Hollanda’da göçmenlerin yakındıkları sorunların başında eğitim, işsizlik, aile birleşimine getirilen kısıtlamalar, suç işleyen göçmenlerin sınır dışı edilmeleri ve göçmenlere yönelik ayrımcı uygulamalar gelmektedir. Göçmenlerin sahip olduğu haklar hemen her gün bir yenisi çıkarılan yasalarla geri alınmakta ve göçmenler üzerindeki baskılar artmaktadır. Irkçı uygulama ve politikalar İsviçre’de de gündemdedir. Birbiri ardına çıkarılan yasalarla göçmenlerin, yabancı işçi ve emekçilerin hakları budanmaktadır. Medya tarafından sistematik olarak yabancılar bütün kötülüklerin kaynağı biçiminde gösterilmektedir. Bu bilinçli yönlendirme, yabancılar aleyhine çıkarılacak yasalar için yapılan halk oylamalarında burjuvazinin istekleri yönünde sonuçların çıkmasını sağlamaktadır.

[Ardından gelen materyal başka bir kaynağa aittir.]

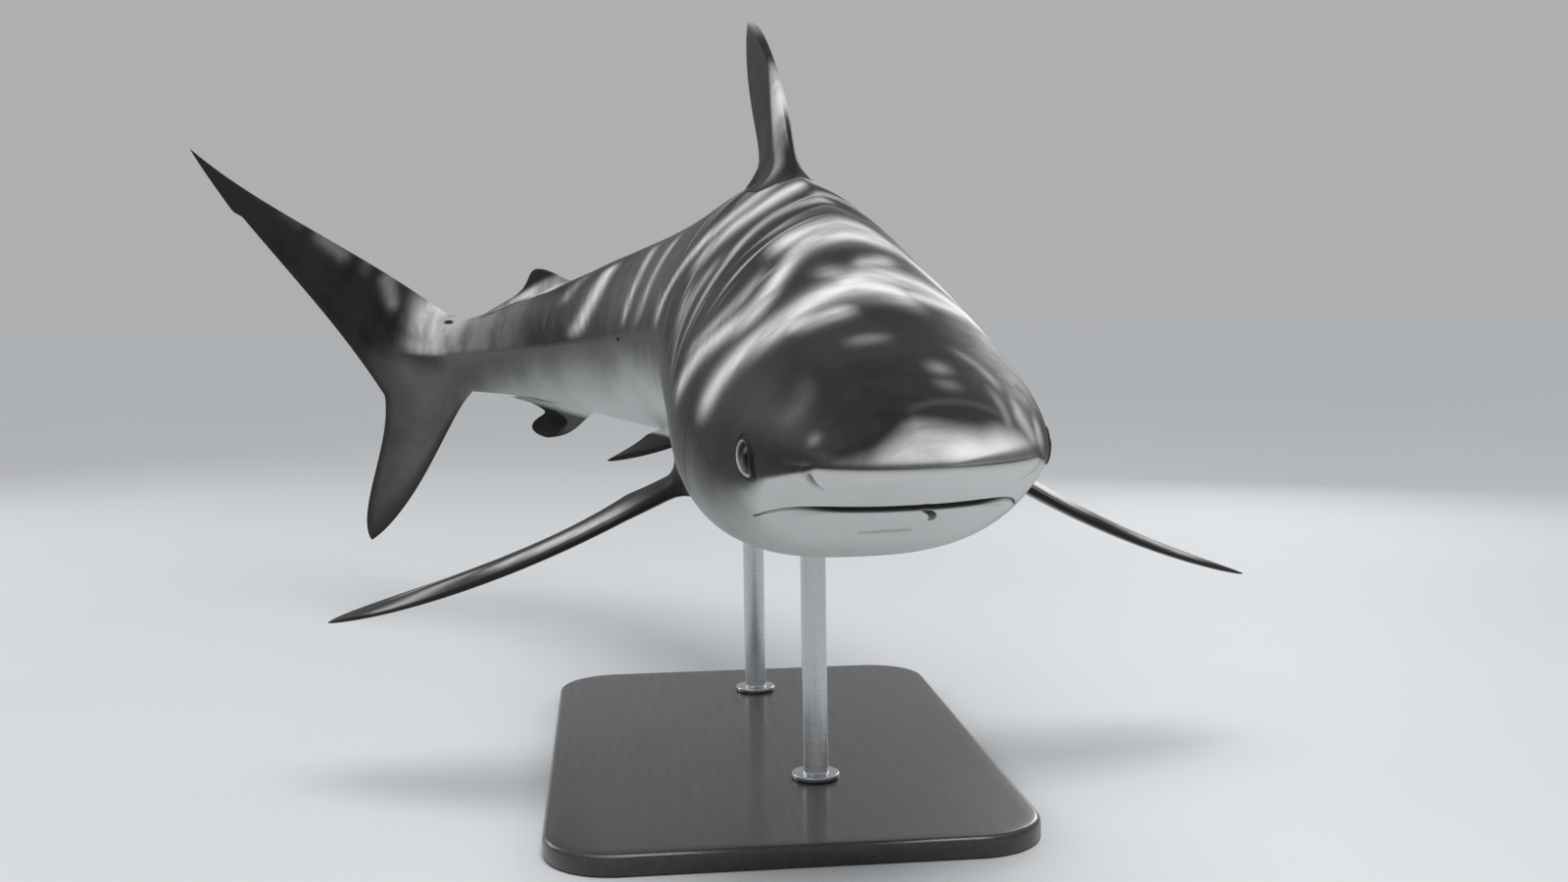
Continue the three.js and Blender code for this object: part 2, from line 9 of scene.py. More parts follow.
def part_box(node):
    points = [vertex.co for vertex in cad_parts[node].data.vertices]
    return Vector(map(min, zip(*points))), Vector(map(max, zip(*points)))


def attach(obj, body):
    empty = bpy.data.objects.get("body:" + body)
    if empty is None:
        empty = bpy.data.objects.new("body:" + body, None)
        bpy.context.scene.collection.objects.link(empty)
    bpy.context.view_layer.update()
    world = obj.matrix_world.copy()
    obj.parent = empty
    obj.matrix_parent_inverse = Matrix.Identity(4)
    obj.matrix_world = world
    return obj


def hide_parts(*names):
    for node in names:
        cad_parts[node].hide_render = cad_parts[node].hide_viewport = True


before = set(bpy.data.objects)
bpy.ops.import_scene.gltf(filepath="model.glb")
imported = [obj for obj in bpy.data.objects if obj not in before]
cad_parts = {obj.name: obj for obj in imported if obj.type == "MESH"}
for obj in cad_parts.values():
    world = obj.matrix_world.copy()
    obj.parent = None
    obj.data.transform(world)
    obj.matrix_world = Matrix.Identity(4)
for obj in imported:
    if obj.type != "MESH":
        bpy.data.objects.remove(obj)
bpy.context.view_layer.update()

Yukarıda birkaç ülkeyle sınırladığımız örnekler bütün Avrupa ülkelerinde benzer bir şekilde yaşanmaktadır. Tekelci kapitalist Avrupa devletlerinin ırkçı ve ayrımcı politikaları, Avrupa kıtasını yabancılara ve göçmenlere karşı neofaşist bir üs haline getirmektedir. Avrupa devletlerinin ırkçı, polis devleti haline getirilmeye çalışılmasının nedenini tekelci kapitalizmin yönelimlerinde aramak gerekmektedir. Bu ayrı bir değerlendirmenin konusu olacaktır. Neofaşizmin Avrupa’da tehlikeli biçimde hortlamasına karşı göçmenler ve yabancı işçiler örgütlenerek, örgütlü güçleri ile karşı koymak zorundadırlar. İşçilerin Birliği ve Halkların Kardeşliği Platformu Avrupa’daki göçmenleri, işçi ve emekçileri örgütlenmeye, örgütlü güçleriyle ırkçı saldırganlığa karşı durmaya çağırmaktadır.